A Data-driven Typology of Vision Models from Integrated Representational Metrics

Large vision models differ widely in architecture and training paradigm, yet we lack principled methods to determine which aspects of their representations are shared across families and which reflect distinctive computational strategies. We leverage a suite of representational similarity metrics, each capturing a different facet-geometry, unit tuning, or linear decodability-and assess family separability using multiple complementary measures. Metrics preserving geometry or tuning (e.g., RSA, Soft Matching) yield strong family discrimination, whereas flexible mappings such as Linear Predictivity show weaker separation. These findings indicate that geometry and tuning carry family-specific signatures, while linearly decodable information is more broadly shared. To integrate these complementary facets, we adapt Similarity Network Fusion (SNF), a method inspired by multi-omics integration. SNF achieves substantially sharper family separation than any individual metric and produces robust composite signatures. Clustering of the fused similarity matrix recovers both expected and surprising patterns: supervised ResNets and ViTs form distinct clusters, yet all self-supervised models group together across architectural boundaries. Hybrid architectures (ConvNeXt, Swin) cluster with masked autoencoders, suggesting convergence between architectural modernization and reconstruction-based training. This biology-inspired framework provides a principled typology of vision models, showing that emergent computational strategies-shaped jointly by architecture and training objective-define representational structure beyond surface design categories.

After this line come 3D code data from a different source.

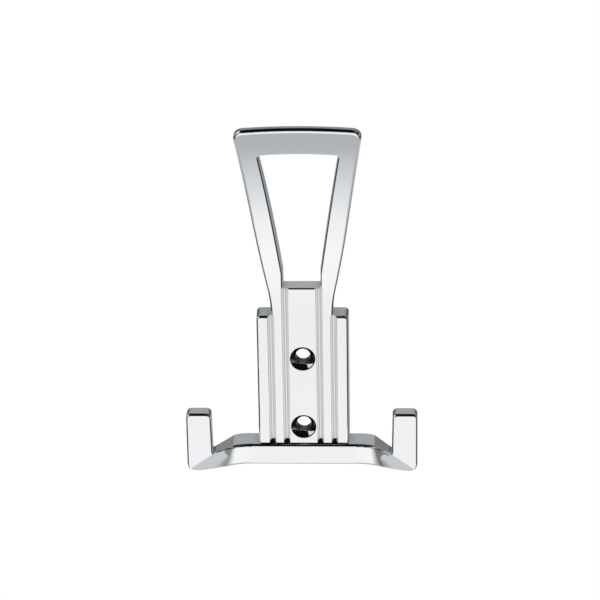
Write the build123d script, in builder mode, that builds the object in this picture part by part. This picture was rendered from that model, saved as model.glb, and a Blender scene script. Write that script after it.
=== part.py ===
from build123d import *
from math import radians, tan
import os

os.makedirs("parts", exist_ok=True)

# Wall hook, cast in one piece: a ribbed back plate with two screw holes, a tall
# loop that rises from it and leans away from the wall, and a cross bar at its
# foot whose two arms sweep outwards and forwards into short upright hooks.
# Millimetres. X runs to the right, Y into the wall and Z up. The origin lies on
# the wall, midway between the two screw holes.

# Back plate
plate_depth = 8.0
plate_width = 31.0
plate_draft = 0.25
strip_top = 28.0
strip_corner = 1.5
edge_round = 0.9

# Grooves that part the front of the plate into five strips
centre_strip = 9.2
leg_strip = 2.6
groove_width = 2.2
groove_floor = 0.4
groove_depth = 1.1
groove_foot = -18.6
groove_ramp = 1.3
groove_lip = 0.3
groove_proud = 0.5

# Relief in the back, which leaves a rail on each side to touch the wall
relief_depth = 1.6
relief_width = 18.4
relief_foot = -22.5

# Screw holes
hole_spacing = 25.0
hole_radius = 2.5
head_radius = 4.3
head_recess = 1.0
sink_depth = 1.9

# Loop
neck_half = 10.4
loop_top = 99.5
loop_reach = 25.0
loop_top_depth = 3.7
loop_bend_foot = 30.0
back_bend_foot = 36.0
web_top = 38.1
flare_radius = 45.0
flare_angle = 12.0
easing_radius = 360.0
leg_angle = 8.2
loop_arch = 1.1
loop_corner = 3.3
loop_edge = 1.1
loop_back_bevel = 0.5

# Opening of the loop. Its draft widens it forwards: the lower sizes hold at the
# face of the plate and the upper ones where the loop reaches furthest.
opening_half = 6.4
opening_step = 43.2
opening_top_half = 13.3
opening_top = 89.5
opening_arch = 0.7
opening_corner = 1.0
opening_draft = 2.0
opening_bevel = 0.4

# Cross bar, which bows forwards beyond its straight middle, and the flat arms
# that leave it at a slanting crease
bar_depth = 9.2
bar_top = -18.7
bar_bottom = -26.2
bar_straight = 17.0
bow_half = 20.8
bow_reach = 9.6
bow_lean = 1.0
bow_depth = 9.5
crease_half = 24.0
crease_reach = 10.8
crease_lean = 3.4
crease_advance = 1.4
crease_depth = 9.4
arm_edge = 0.9

# Hooks
hook_reach = 24.0
hook_thick = 5.9
hook_inner = 29.9
hook_outer = 38.5
hook_top = -0.6
hook_foot = -22.4
throat_floor = -15.3
mitre_foot = -21.4
hook_taper = 0.3
elbow_flat = 3.1
valley_round = 1.8
tip_round = 1.6

# How far the sections of the arm run past its outline, as a share of their height
spare = 0.3

plate_half = plate_width / 2
front_half = plate_half - plate_draft
bar_height = bar_top - bar_bottom
elbow_round = hook_outer - hook_inner - elbow_flat
draft_spread = (loop_reach - plate_depth) * tan(radians(opening_draft))
front_to_wall = Plane(origin=(0, -loop_reach, 0), x_dir=(-1, 0, 0), z_dir=(0, 1, 0))


def point(x, reach, z):
    """A point from how far it lies to the right, out from the wall, and up."""
    return Vector(x, -reach, z)


def at_height(sketch, height):
    """The corners of an outline that lie at a given height."""
    return sketch.vertices().filter_by(lambda corner: abs(corner.Y - height) < 0.01)


def corners_beside_middle(sketch, half):
    """The corners of an outline that lie at a given distance from its middle line."""
    return sketch.vertices().filter_by(lambda corner: abs(abs(corner.X) - half) < 0.01)


def faces_to_front(part):
    """The faces of a part that look away from the wall."""
    return part.faces().filter_by(lambda face: face.normal_at().Y < -0.2)


def faces_to_wall(part):
    """The faces of a part that look to the wall but stand clear of it."""
    return part.faces().filter_by(lambda face: face.normal_at().Y > 0.2 and face.center().Y < -1)


def faces_round(part):
    """The faces that an outline leaves round a part, which run straight towards the wall."""
    return part.faces().filter_by(lambda face: abs(face.normal_at().Y) < 0.01)


def inner_rims(faces):
    """The edges round the openings in some faces."""
    return [edge for face in faces for wire in face.inner_wires() for edge in wire.edges()]


def slanted_section(front_top, drop, depth):
    """A face down the front of the bar, as deep as given, that runs past both of its ends."""
    top = front_top - drop * spare
    foot = front_top + drop * (1 + spare)
    back = Vector(0, depth, 0)
    return make_face(Polyline(top, foot, foot + back, top + back, close=True))


# Back plate, from the foot of the bar to the top of the outer strips
with BuildPart() as back_plate:
    with BuildSketch(Plane.XY.offset(bar_bottom)):
        with BuildLine():
            Polyline(
                (-plate_half, 0),
                (-front_half, -plate_depth),
                (front_half, -plate_depth),
                (plate_half, 0),
                close=True,
            )
        make_face()
    extrude(amount=strip_top - bar_bottom)
    strip_ends = back_plate.faces().sort_by(Axis.Z)[-1]
    fillet(strip_ends.edges().filter_by(Axis.X, reverse=True), strip_corner)
    front_face = back_plate.faces().sort_by(Axis.Y)[0]
    fillet(front_face.edges(), edge_round)

# Loop, the outline seen from the front cut out of a bowed slab
with BuildPart() as hat_loop:
    with BuildSketch(Plane.YZ):
        with BuildLine():
            front_foot = Line((-plate_depth, 0), (-plate_depth, loop_bend_foot))
            front_bow = TangentArc(front_foot @ 1, (-loop_reach, loop_top), tangent=(0, 1))
            top = Line(front_bow @ 1, (loop_top_depth - loop_reach, loop_top))
            back_bow = TangentArc((-relief_depth, back_bend_foot), top @ 1, tangent=(0, 1))
            back_foot = Line(back_bow @ 0, (-relief_depth, 0))
            Line(back_foot @ 1, front_foot @ 0)
        make_face()
    extrude(amount=plate_width, both=True)
    with BuildSketch(Plane.XZ) as loop_outline:
        with BuildLine():
            neck = Line((neck_half, 0), (neck_half, strip_top))
            flare = JernArc(neck @ 1, (0, 1), flare_radius, -flare_angle)
            easing = JernArc(flare @ 1, flare % 1, easing_radius, flare_angle - leg_angle)
            shoulder = loop_top - loop_arch - (easing @ 1).Y
            leg = PolarLine(easing @ 1, shoulder, direction=easing % 1, length_mode=LengthMode.VERTICAL)
            mirror(about=Plane.YZ)
            corner = leg @ 1
            ThreePointArc(corner, (0, loop_top), (-corner.X, corner.Y))
            Line((-neck_half, 0), (neck_half, 0))
        make_face()
        fillet(loop_outline.vertices().sort_by(Axis.Y)[-2:], loop_corner)
    extrude(amount=loop_reach, mode=Mode.INTERSECT)
    with BuildSketch(front_to_wall) as loop_opening:
        with BuildLine():
            foot_half = opening_half + draft_spread
            foot = Line((-foot_half, web_top - draft_spread), (foot_half, web_top - draft_spread))
            step = Line(foot @ 1, (foot_half, opening_step))
            side = Line(step @ 1, (opening_top_half, opening_top - opening_arch))
            arch_end = (-opening_top_half, opening_top - opening_arch)
            arch = ThreePointArc(side @ 1, (0, opening_top), arch_end)
            other_side = Line(arch @ 1, (-foot_half, opening_step))
            Line(other_side @ 1, foot @ 0)
        make_face()
        fillet(loop_opening.vertices().sort_by(Axis.Y)[-2:], opening_corner)
    extrude(amount=loop_reach, taper=opening_draft, mode=Mode.SUBTRACT)
    outer_walls = faces_round(hat_loop).filter_by(lambda face: face.center().Z > strip_top / 2)
    fillet(faces_to_front(hat_loop).edges() & outer_walls.edges(), loop_edge)
    outer_walls = faces_round(hat_loop).filter_by(lambda face: face.center().Z > strip_top / 2)
    chamfer(faces_to_wall(hat_loop).edges() & outer_walls.edges(), loop_back_bevel)
    chamfer(inner_rims(faces_to_front(hat_loop)), opening_bevel)
    chamfer(inner_rims(faces_to_wall(hat_loop)), opening_bevel)

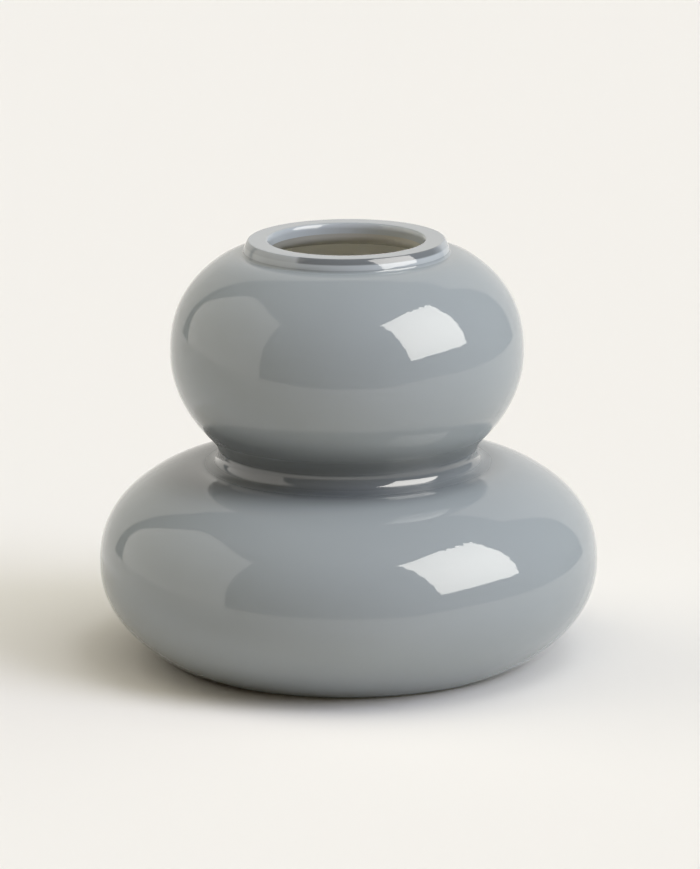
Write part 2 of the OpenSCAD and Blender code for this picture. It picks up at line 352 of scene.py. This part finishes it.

翻译：大型视觉模型在架构和训练范式上差异显著，然而我们缺乏系统性的方法来判定其表征的哪些方面在不同模型族之间共享，哪些反映了独特的计算策略。我们利用一套表征相似性度量指标——每个指标捕捉几何结构、单元调谐或线性可解码性等不同维度——并通过多种互补性度量评估模型族的可分离性。保持几何或调谐特性的度量指标（如RSA、软匹配）能实现较强的族间区分，而线性可预测性等灵活映射方法则呈现较弱的分离效果。这些发现表明几何结构与调谐特性携带模型族特异性特征，而线性可解码信息则具有更广泛的共享性。为整合这些互补维度，我们借鉴多组学整合思想，采用相似性网络融合方法。该方法获得的族间分离度显著优于任何单一指标，并能生成稳健的复合特征。对融合相似度矩阵的聚类分析揭示了预期与非预期模式：监督式ResNet与ViT形成独立聚类，而所有自监督模型跨越架构边界聚集为同一簇。混合架构模型（ConvNeXt、Swin）与掩码自编码器聚为一类，表明架构现代化与基于重建的训练范式正在趋同。这套受生物学启发的框架为视觉模型提供了系统化的分类体系，证明由架构与训练目标共同塑造的涌现计算策略，能够定义超越表面设计类别的表征结构。